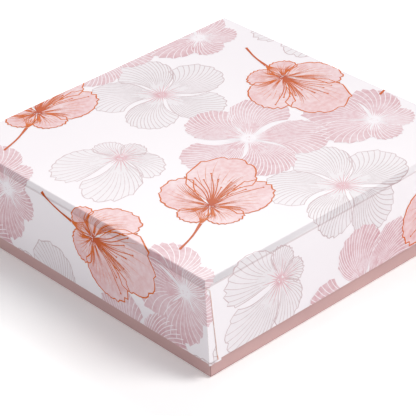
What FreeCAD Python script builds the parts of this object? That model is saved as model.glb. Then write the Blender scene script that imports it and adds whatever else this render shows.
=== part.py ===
import FreeCAD, Part
import os
import Sketcher

# A two-piece paper-covered gift box for flowers, in millimetres. The lid telescopes down over the base and
# rests on its rim. Both halves are trays: a scored greyboard blank folded up into four walls, held at the
# corners by strips of paper tape, covered with paper that turns in over the rim, and lined inside.
# The origin is at the middle of the underside, with +Z up and the walls square to X and Y.

document = FreeCAD.newDocument("flower_box")

# Driving dimensions.
dimensions = {
    "box_side": "200",            # outside of the lid, along X and along Y
    "box_height": "60",           # closed box, underside to lid top
    "lid_depth": "48",            # outside depth of the lid, which leaves a band of the base in view
    "board_thickness": "2",
    "paper_thickness": "0.25",    # covering paper with its glue
    "liner_thickness": "0.3",     # lining card inside, and the sheet under the base
    "lid_clearance": "1",         # air between base and lid on each side
    "lid_bevel": "2",             # the open score along each folded edge, a narrow 45 degree flat
    "base_bevel": "0.8",
    "corner_slit": "0.15",        # hairline where two folded walls meet
    "tape_leg": "12",             # corner tape, measured round each side of the corner
    "tape_thickness": "0.15",
    "tape_end_gap": "1",          # from the end of the bevel to the end of the tape
    "turn_in_flange": "8",        # covering paper glued down on the inside of the panel
    "underside_turn": "12",       # covering paper of the base glued down under its panel
    "lining_margin": "5",         # from the inner wall to the edge of the lining card
    "underside_margin": "2",      # from the edge of the base to the edge of the sheet under it
    "glue_gap": "0.1",            # round the raised middle of a card that lies over a glued flange
}
sheet = document.addObject("Spreadsheet::Sheet", "Dimensions")
for row, (alias, value) in enumerate(dimensions.items(), start=1):
    sheet.set(f"A{row}", alias)
    sheet.set(f"B{row}", value)
    sheet.setAlias(f"B{row}", alias)
document.recompute()


def size(formula):
    """Turn a formula of alias names, with spaces between its words, into one that reads the sheet."""
    return " ".join(f"Dimensions.{word}" if word in dimensions else word for word in formula.split())


# Formulas that several pieces share.
lid_wall = "( board_thickness + 2 * paper_thickness )"
base_side = f"( box_side - 2 * {lid_wall} - 2 * lid_clearance )"
base_depth = f"( box_height - {lid_wall} - liner_thickness )"

# Each tray is built mouth up with its panel on Z = 0. The base is then lifted onto the sheet under it, and
# the lid is turned over about X, so the corners come in a different order.
trays = {
    "base": {
        "side": base_side,
        "depth": base_depth,
        "bevel": "base_bevel",
        "height": "liner_thickness",
        "turn": FreeCAD.Rotation(FreeCAD.Vector(1, 0, 0), 0),
        "corners": ("back_right", "back_left", "front_left", "front_right"),
    },
    "lid": {
        "side": "box_side",
        "depth": "lid_depth",
        "bevel": "lid_bevel",
        "height": "box_height",
        "turn": FreeCAD.Rotation(FreeCAD.Vector(1, 0, 0), 180),
        "corners": ("front_right", "front_left", "back_left", "back_right"),
    },
}


def rectangle(body, name, width, length, centre=("0", "0"), lift="0"):
    """Sketch a rectangle on the body's own XY plane, with its size and place bound to the sheet."""
    sketch = body.newObject("Sketcher::SketchObject", name)
    plane = next(feature for feature in body.Origin.OriginFeatures if feature.Role == "XY_Plane")
    sketch.AttachmentSupport = (plane, [""])
    sketch.MapMode = "FlatFace"
    for axis, formula in zip("xyz", (*centre, lift)):
        sketch.setExpression(f"AttachmentOffset.Base.{axis}", size(formula))
    corners = [FreeCAD.Vector(x, y, 0) for x, y in ((-1, -1), (1, -1), (1, 1), (-1, 1))]
    for start, end in zip(corners, corners[1:] + corners[:1]):
        sketch.addGeometry(Part.LineSegment(start, end))
    for line, direction in enumerate(("Horizontal", "Vertical", "Horizontal", "Vertical")):
        sketch.addConstraint(Sketcher.Constraint("Coincident", line, 2, (line + 1) % 4, 1))
        sketch.addConstraint(Sketcher.Constraint(direction, line))
    sketch.addConstraint(Sketcher.Constraint("Symmetric", 0, 1, 1, 2, -1, 1))
    for direction, line, formula in (("DistanceX", 0, width), ("DistanceY", 1, length)):
        span = 2.0
        index = sketch.addConstraint(Sketcher.Constraint(direction, line, 1, line, 2, span))
        sketch.setExpression(f"Constraints[{index}]", size(formula))
    return sketch


def pad(body, name, side, height):
    """Raise a square of the given side from Z = 0."""
    feature = body.newObject("PartDesign::Pad", name)
    feature.Profile = rectangle(body, f"{name}_outline", side, side)
    feature.setExpression("Length", size(height))
    document.recompute()
    return feature


def pocket(body, name, sketch, depth):
    """Cut upwards from the sketch, and make sure that the cut removes board."""
    whole = body.Shape.Volume
    feature = body.newObject("PartDesign::Pocket", name)
    feature.Profile = sketch
    feature.Reversed = True
    feature.setExpression("Length", size(depth))
    document.recompute()
    if not body.Shape.Volume < whole:
        raise RuntimeError(f"{name} cuts nothing")
    return feature


def bevelled_block(name, side, height, bevel):
    """A square block with a 45 degree flat along its four bottom edges."""
    body = document.addObject("PartDesign::Body", name)
    block = pad(body, f"{name}_block", side, height)
    bottom = [
        f"Edge{number}"
        for number, edge in enumerate(block.Shape.Edges, start=1)
        if edge.BoundBox.ZMax < block.Shape.BoundBox.Center.z
    ]
    flat = body.newObject("PartDesign::Chamfer", f"{name}_bevel")
    flat.Base = (block, bottom)
    flat.setExpression("Size", size(bevel))
    document.recompute()
    return body


def box(name, side, low, high):
    """A square box about the Z axis, between two heights."""
    block = document.addObject("Part::Box", name)
    block.setExpression("Length", size(side))
    block.setExpression("Width", size(side))
    block.setExpression("Height", size(f"{high} - {low}"))
    block.setExpression("Placement.Base.x", size(f"0 - {side} / 2"))
    block.setExpression("Placement.Base.y", size(f"0 - {side} / 2"))
    block.setExpression("Placement.Base.z", size(low))
    return block


def cut(name, base, tool):
    difference = document.addObject("Part::Cut", name)
    difference.Base = base
    difference.Tool = tool
    return difference


def settle(piece, tray, turn=FreeCAD.Rotation()):
    """Put a finished piece of a tray where it belongs in the closed box."""
    piece.Placement = FreeCAD.Placement(FreeCAD.Vector(), tray["turn"] * turn)
    piece.setExpression("Placement.Base.z", size(tray["height"]))


# The pieces.
def folded_board(half, tray):
    """The greyboard blank, folded: a panel and four walls that meet the panel only at the scores."""
    side = f"( {tray['side']} - 2 * paper_thickness )"
    height = f"( {tray['depth']} - 2 * paper_thickness )"
    inner = f"( {side} - 2 * board_thickness )"
    body = bevelled_block(f"{half}_blank", side, height, tray["bevel"])
    wall_height = f"{height} - board_thickness"
    inside = rectangle(body, f"{half}_inside_outline", inner, inner, lift="board_thickness")
    pocket(body, f"{half}_inside", inside, wall_height)
    for number, (along, across) in enumerate(((1, 1), (-1, 1), (-1, -1), (1, -1))):
        centre = (
            f"{along} * ( {inner} / 2 - corner_slit / 2 )",
            f"{across} * ( {inner} / 2 + board_thickness / 2 )",
        )
        name = f"{half}_slit_{number}"
        slit = rectangle(body, f"{name}_outline", "corner_slit", "board_thickness", centre, "board_thickness")
        pocket(body, name, slit, wall_height)
    body.Placement = FreeCAD.Placement(FreeCAD.Vector(), tray["turn"])
    body.setExpression(
        "Placement.Base.z",
        size(f"{tray['height']} {'-' if half == 'lid' else '+'} paper_thickness"),
    )
    return body


def corner_tape(half, tray, number, corner):
    """One strip of tape, pressed flush into the outside of the board along an upright corner."""
    side = f"( {tray['side']} - 2 * paper_thickness )"
    low = f"( paper_thickness + {tray['bevel']} + tape_end_gap )"
    high = f"( {tray['depth']} - paper_thickness )"
    name = f"{half}_corner_tape_{corner}"
    blocks = []
    for part, leg in (("round", "tape_leg"), ("within", "tape_leg - tape_thickness")):
        block = document.addObject("Part::Box", f"{name}_{part}")
        block.setExpression("Length", size(leg))
        block.setExpression("Width", size(leg))
        block.setExpression("Height", size(f"{high} - {low}"))
        block.setExpression("Placement.Base.x", size(f"{side} / 2 - tape_leg"))
        block.setExpression("Placement.Base.y", size(f"{side} / 2 - tape_leg"))
        block.setExpression("Placement.Base.z", size(low))
        blocks.append(block)
    tape = cut(name, *blocks)
    quarter = 90
    settle(tape, tray, FreeCAD.Rotation(FreeCAD.Vector(0, 0, 1), quarter * number))
    return tape


def taped_board(half, tray, tapes):
    """The board with a shallow seat for each strip of tape."""
    seats = document.addObject("Part::Compound", f"{half}_tape_seats")
    seats.Links = tapes
    return cut(f"{half}_board", folded_board(half, tray), seats)


def covering_paper(half, tray):
    """Covering paper over the outside, over the rim, down the inner walls and a little way onto the panel.

    On the lid it is one sheet that covers the panel. On the base it is a strip that turns under the panel.
    """
    side, depth = tray["side"], tray["depth"]
    inner_board = f"( {side} - 2 * paper_thickness - 2 * board_thickness )"
    panel_top = "( paper_thickness + board_thickness )"
    over_the_bevel = f"{tray['bevel']} + paper_thickness * ( 2 - sqrt( 2 ) )"
    outside = bevelled_block(f"{half}_paper_outside", side, depth, over_the_bevel)
    covered = bevelled_block(
        f"{half}_covered_block",
        f"( {side} - 2 * paper_thickness )",
        f"( {depth} - 2 * paper_thickness )",
        tray["bevel"],
    )
    covered.setExpression("Placement.Base.z", size("paper_thickness"))
    hollow = box(f"{half}_board_hollow", inner_board, panel_top, depth)
    covered_board = cut(f"{half}_covered_board", covered, hollow)
    within_walls = box(
        f"{half}_within_walls",
        f"( {inner_board} - 2 * paper_thickness )",
        f"( {panel_top} + paper_thickness )",
        depth,
    )
    within_flange = box(
        f"{half}_within_flange",
        f"( {inner_board} - 2 * turn_in_flange )",
        panel_top,
        depth,
    )
    paper = cut(f"{half}_paper_hollowed", outside, covered_board)
    paper = cut(f"{half}_paper_walled", paper, within_walls)
    if half == "base":
        paper = cut("base_paper_flanged", paper, within_flange)
        opening = box("base_underside_opening", f"( {side} - 2 * underside_turn )", "0", "paper_thickness")
        paper = cut("base_wrap", paper, opening)
    else:
        paper = cut("lid_wrap", paper, within_flange)
    settle(paper, tray)
    return paper


def stepped_card(name, side, raised_side):
    """A card whose middle is pressed down past a glued flange of covering paper to the board."""
    body = document.addObject("PartDesign::Body", name)
    pad(body, f"{name}_face", side, "liner_thickness")
    pad(body, f"{name}_middle", raised_side, "liner_thickness + paper_thickness")
    return body


def lining_card(half, tray):
    """The card that lines the panel inside and covers the edge of the turned-in paper."""
    inner = f"( {tray['side']} - 2 * {lid_wall} )"
    flange_opening = f"( {tray['side']} - 2 * ( paper_thickness + board_thickness + turn_in_flange ) )"
    card = stepped_card(
        f"{half}_liner",
        f"( {inner} - 2 * lining_margin )",
        f"( {flange_opening} - 2 * glue_gap )",
    )
    face_up = FreeCAD.Rotation(FreeCAD.Vector(1, 0, 0), 180)
    card.Placement = FreeCAD.Placement(FreeCAD.Vector(), tray["turn"] * face_up)
    face = f"( {lid_wall} + liner_thickness )"
    card.setExpression("Placement.Base.z", size(f"{tray['height']} {'-' if half == 'lid' else '+'} {face}"))
    return card


def underside_sheet():
    """The sheet pasted under the base, over the edge of the turned-under paper. It is what stands down."""
    return stepped_card(
        "base_bottom_sheet",
        f"( {base_side} - 2 * underside_margin - 2 * base_bevel )",
        f"( {base_side} - 2 * underside_turn - 2 * glue_gap )",
    )


pieces = []
for half, tray in trays.items():
    tapes = [corner_tape(half, tray, number, corner) for number, corner in enumerate(tray["corners"])]
    pieces += [taped_board(half, tray, tapes), *tapes, covering_paper(half, tray), lining_card(half, tray)]
pieces.append(underside_sheet())
document.recompute()

# Nothing is written unless every object and every piece is sound.
for item in document.Objects:
    if "Invalid" in item.State or "Error" in item.State:
        raise RuntimeError(f"{item.Name} failed: {item.State}")
os.makedirs("parts", exist_ok=True)
for piece in pieces:
    piece.Label = piece.Name
    shape = piece.Shape
    if shape.isNull() or not shape.isValid() or len(shape.Solids) != 1:
        raise RuntimeError(f"{piece.Label} is not one sound solid")
    shape.exportStep(f"parts/{piece.Label}.step")
    extent = shape.BoundBox
    print(f"{piece.Label:34s} {shape.Volume:10.1f} mm3  z {extent.ZMin:6.2f} to {extent.ZMax:6.2f}")
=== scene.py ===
import math
import bpy
import numpy as np
from mathutils import Matrix, Vector


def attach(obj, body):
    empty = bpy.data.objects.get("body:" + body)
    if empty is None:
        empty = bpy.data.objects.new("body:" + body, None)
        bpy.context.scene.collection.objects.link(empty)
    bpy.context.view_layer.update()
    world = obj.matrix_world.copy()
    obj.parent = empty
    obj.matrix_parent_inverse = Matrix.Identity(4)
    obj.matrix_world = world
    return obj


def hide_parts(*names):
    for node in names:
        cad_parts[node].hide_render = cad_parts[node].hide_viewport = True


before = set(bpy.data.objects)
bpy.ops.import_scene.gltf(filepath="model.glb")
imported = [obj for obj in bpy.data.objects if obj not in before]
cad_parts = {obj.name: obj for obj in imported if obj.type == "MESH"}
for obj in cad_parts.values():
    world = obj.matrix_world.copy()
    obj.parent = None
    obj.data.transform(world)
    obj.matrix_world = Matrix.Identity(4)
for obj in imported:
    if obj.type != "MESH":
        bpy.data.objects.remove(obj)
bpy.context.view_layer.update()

mm = 0.001
print("frame loaded:", len(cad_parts), "CAD nodes")


# drawing helpers: flat meshes and curves in millimetres

def smoothLine(points, count=24):
    # a smooth line through a few points, evenly stepped between them
    points = np.array(points, float)
    if len(points) == 2:
        share = np.linspace(0, 1, count)[:, None]
        return points[0] * (1 - share) + points[1] * share
    padded = np.vstack([2 * points[0] - points[1], points, 2 * points[-1] - points[-2]])
    spans = len(points) - 1
    place = np.linspace(0, spans, count)
    span = np.minimum(place.astype(int), spans - 1)
    t = (place - span)[:, None]
    a, b, c, d = (padded[span + k] for k in range(4))
    return 0.5 * (2 * b + (c - a) * t + (2 * a - 5 * b + 4 * c - d) * t**2 + (3 * b - a - 3 * c + d) * t**3)


sliver = 1e-7        # twice the area of the smallest triangle kept, in square millimetres
strokeLevels = 24    # strokes take turns at this many heights
dotSides = 8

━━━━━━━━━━

▶ Exercise details
Copy out every line that includes the word "update".

▶ Task response
    bpy.context.view_layer.update()
bpy.context.view_layer.update()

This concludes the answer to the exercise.